_WHAT TO DO_. Every line in the listing below from the one with "before = set(bpy.data.objects)" through the one with "obj.data.transform(world)" is to be reproduced exactly, both ends included; leave out the rest.

_SOURCE MATERIAL_.
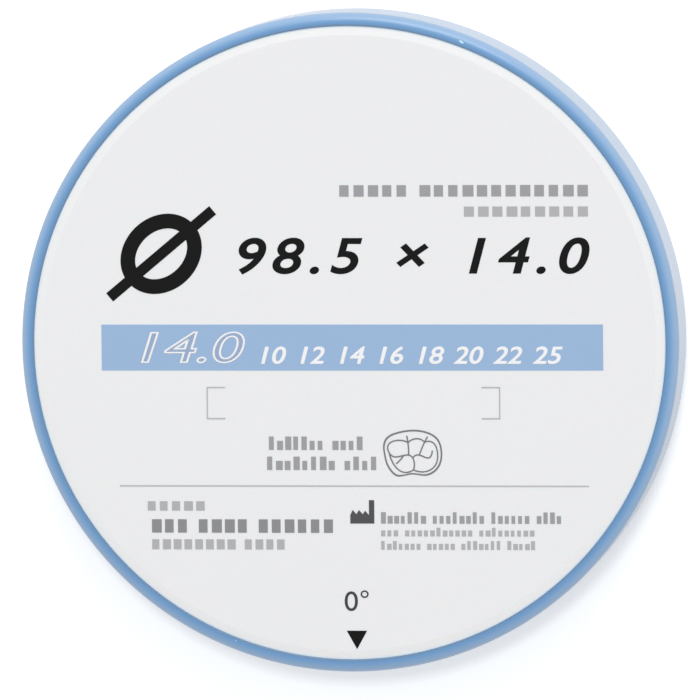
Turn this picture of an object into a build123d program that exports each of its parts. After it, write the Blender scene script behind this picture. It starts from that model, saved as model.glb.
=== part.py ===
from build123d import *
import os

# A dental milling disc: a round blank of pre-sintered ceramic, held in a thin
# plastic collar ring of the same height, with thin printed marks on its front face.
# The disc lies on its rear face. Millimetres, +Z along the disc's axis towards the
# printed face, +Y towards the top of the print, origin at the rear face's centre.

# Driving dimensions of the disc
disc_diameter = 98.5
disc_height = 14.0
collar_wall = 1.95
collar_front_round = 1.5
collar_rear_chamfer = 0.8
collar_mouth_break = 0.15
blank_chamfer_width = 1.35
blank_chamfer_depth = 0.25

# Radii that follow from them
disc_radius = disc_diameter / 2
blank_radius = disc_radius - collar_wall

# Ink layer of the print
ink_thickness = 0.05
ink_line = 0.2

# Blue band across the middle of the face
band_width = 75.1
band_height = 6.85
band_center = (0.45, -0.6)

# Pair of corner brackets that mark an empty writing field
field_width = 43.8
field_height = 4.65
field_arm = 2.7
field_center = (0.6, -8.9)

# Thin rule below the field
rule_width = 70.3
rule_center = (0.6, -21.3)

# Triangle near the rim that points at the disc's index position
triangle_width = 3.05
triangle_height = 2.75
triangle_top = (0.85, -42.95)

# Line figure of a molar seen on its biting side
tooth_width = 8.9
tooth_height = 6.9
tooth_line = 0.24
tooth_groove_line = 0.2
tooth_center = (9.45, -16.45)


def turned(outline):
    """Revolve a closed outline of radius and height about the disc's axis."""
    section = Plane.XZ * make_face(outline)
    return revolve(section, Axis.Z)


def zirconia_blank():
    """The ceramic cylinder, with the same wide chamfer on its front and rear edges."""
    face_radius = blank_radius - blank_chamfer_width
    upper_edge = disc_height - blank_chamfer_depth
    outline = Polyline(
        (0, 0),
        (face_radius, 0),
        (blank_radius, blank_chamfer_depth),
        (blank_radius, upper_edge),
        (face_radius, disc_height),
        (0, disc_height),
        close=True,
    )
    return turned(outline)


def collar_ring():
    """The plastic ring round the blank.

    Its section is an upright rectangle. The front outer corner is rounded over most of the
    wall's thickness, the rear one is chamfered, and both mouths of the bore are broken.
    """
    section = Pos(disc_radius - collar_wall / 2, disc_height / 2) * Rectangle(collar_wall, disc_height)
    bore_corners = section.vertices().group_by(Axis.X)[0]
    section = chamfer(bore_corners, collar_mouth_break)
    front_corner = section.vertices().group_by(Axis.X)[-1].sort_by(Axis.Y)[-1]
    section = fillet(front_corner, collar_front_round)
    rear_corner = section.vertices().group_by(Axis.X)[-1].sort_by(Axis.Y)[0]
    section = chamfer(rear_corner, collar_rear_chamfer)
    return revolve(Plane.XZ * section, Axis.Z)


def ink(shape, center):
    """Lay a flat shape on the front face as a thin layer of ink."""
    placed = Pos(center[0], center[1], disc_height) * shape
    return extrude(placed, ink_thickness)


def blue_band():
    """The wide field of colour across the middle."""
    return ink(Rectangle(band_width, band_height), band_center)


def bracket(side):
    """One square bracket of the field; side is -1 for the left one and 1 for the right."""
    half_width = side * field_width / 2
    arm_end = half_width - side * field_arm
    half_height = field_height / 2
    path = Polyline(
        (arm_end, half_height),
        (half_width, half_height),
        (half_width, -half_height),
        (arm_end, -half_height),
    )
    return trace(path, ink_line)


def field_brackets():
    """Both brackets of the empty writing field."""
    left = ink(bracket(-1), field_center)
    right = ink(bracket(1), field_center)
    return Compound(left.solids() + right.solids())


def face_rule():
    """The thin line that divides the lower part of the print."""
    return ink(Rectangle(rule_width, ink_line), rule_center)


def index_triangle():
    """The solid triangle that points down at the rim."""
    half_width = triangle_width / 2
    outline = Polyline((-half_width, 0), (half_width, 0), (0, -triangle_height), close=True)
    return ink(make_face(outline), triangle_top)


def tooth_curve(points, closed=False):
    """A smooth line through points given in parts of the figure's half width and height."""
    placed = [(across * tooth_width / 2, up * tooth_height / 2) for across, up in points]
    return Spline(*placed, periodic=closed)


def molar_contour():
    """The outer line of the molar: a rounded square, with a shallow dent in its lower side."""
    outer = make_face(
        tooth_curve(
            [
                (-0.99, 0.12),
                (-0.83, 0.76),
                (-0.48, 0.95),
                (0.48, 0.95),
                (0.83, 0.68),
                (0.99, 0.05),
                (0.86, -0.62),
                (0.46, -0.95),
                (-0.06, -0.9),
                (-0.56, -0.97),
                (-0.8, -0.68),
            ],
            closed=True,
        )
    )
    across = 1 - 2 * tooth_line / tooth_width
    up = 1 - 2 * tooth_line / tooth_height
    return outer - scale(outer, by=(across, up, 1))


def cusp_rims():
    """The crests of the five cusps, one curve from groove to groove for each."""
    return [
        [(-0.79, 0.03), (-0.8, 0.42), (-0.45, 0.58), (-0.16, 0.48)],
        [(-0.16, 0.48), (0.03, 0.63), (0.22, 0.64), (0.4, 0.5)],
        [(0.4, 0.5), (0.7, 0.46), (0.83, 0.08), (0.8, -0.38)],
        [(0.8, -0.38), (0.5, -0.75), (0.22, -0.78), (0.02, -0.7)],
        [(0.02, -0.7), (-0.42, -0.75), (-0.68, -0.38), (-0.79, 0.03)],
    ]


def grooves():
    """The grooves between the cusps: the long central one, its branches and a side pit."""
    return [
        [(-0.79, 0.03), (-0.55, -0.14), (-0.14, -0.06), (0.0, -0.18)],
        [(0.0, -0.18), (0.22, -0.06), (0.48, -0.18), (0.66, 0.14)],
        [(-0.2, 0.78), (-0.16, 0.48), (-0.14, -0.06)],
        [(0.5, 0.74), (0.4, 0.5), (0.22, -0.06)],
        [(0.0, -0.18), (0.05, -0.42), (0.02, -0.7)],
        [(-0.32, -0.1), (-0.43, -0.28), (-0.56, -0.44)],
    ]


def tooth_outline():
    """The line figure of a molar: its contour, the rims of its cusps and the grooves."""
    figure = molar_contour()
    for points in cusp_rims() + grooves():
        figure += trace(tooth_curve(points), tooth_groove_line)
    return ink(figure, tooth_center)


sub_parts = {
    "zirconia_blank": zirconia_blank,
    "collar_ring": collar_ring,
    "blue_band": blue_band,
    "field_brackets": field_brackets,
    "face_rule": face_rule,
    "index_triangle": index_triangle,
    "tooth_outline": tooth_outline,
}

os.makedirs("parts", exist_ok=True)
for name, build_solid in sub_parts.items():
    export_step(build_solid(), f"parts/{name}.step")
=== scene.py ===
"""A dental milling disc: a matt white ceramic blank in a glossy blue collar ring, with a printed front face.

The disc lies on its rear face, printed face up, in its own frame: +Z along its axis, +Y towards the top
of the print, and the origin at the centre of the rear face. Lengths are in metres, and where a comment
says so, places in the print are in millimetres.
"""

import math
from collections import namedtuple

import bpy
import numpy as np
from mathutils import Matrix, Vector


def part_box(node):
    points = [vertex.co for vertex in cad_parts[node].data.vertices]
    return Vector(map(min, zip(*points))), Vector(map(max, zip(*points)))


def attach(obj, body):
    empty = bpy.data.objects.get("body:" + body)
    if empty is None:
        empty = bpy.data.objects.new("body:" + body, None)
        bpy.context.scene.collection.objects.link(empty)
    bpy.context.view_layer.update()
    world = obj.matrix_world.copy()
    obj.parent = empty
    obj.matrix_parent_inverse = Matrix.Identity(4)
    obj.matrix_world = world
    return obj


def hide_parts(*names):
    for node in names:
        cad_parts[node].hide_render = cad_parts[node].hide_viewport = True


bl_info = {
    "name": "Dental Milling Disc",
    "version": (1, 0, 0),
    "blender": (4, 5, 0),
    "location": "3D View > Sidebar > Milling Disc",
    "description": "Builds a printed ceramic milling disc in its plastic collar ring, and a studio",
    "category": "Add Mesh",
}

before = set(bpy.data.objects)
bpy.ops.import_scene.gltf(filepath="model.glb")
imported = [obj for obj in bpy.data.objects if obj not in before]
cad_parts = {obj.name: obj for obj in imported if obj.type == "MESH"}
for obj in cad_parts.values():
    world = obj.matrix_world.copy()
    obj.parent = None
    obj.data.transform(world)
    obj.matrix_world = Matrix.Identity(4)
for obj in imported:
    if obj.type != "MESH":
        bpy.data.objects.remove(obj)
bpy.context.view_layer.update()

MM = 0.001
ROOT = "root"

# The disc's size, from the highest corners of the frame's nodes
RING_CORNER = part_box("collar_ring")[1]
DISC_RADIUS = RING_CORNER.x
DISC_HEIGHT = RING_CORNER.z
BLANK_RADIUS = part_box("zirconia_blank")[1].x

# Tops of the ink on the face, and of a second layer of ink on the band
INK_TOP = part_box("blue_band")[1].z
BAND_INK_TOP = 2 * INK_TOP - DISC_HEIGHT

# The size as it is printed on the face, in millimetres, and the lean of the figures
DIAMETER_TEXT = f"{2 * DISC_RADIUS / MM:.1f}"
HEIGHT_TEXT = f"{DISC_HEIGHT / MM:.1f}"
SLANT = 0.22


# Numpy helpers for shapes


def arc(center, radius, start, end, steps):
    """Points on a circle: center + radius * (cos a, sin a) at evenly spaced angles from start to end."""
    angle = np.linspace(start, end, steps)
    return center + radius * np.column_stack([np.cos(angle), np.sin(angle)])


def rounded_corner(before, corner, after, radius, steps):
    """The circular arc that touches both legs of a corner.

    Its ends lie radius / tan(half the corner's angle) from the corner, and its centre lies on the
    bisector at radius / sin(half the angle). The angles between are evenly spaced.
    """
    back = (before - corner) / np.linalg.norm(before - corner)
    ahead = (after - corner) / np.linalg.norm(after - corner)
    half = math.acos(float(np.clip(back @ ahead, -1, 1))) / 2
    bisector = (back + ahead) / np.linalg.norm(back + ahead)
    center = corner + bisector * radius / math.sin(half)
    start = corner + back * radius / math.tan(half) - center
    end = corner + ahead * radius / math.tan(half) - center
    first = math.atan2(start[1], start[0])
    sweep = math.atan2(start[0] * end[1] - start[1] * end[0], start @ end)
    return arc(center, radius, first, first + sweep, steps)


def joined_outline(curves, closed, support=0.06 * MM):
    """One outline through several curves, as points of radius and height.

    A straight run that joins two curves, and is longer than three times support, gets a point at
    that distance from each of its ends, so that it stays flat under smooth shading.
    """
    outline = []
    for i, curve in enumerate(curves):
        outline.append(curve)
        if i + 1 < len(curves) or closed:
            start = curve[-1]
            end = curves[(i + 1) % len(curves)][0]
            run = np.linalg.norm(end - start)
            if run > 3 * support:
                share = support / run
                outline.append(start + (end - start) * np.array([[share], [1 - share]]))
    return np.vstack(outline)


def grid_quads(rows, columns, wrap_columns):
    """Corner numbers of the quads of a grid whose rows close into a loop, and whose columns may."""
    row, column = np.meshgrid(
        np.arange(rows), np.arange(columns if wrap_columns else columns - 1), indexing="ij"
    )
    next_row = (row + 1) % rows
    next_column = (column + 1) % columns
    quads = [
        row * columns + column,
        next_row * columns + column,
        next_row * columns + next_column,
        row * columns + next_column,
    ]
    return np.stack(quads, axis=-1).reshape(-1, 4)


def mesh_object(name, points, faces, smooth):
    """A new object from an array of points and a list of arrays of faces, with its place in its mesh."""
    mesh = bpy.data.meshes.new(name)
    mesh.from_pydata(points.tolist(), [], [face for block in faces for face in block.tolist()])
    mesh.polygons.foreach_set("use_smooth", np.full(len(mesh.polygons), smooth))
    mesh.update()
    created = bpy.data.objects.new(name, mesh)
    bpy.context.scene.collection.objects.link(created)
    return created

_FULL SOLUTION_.
before = set(bpy.data.objects)
bpy.ops.import_scene.gltf(filepath="model.glb")
imported = [obj for obj in bpy.data.objects if obj not in before]
cad_parts = {obj.name: obj for obj in imported if obj.type == "MESH"}
for obj in cad_parts.values():
    world = obj.matrix_world.copy()
    obj.parent = None
    obj.data.transform(world)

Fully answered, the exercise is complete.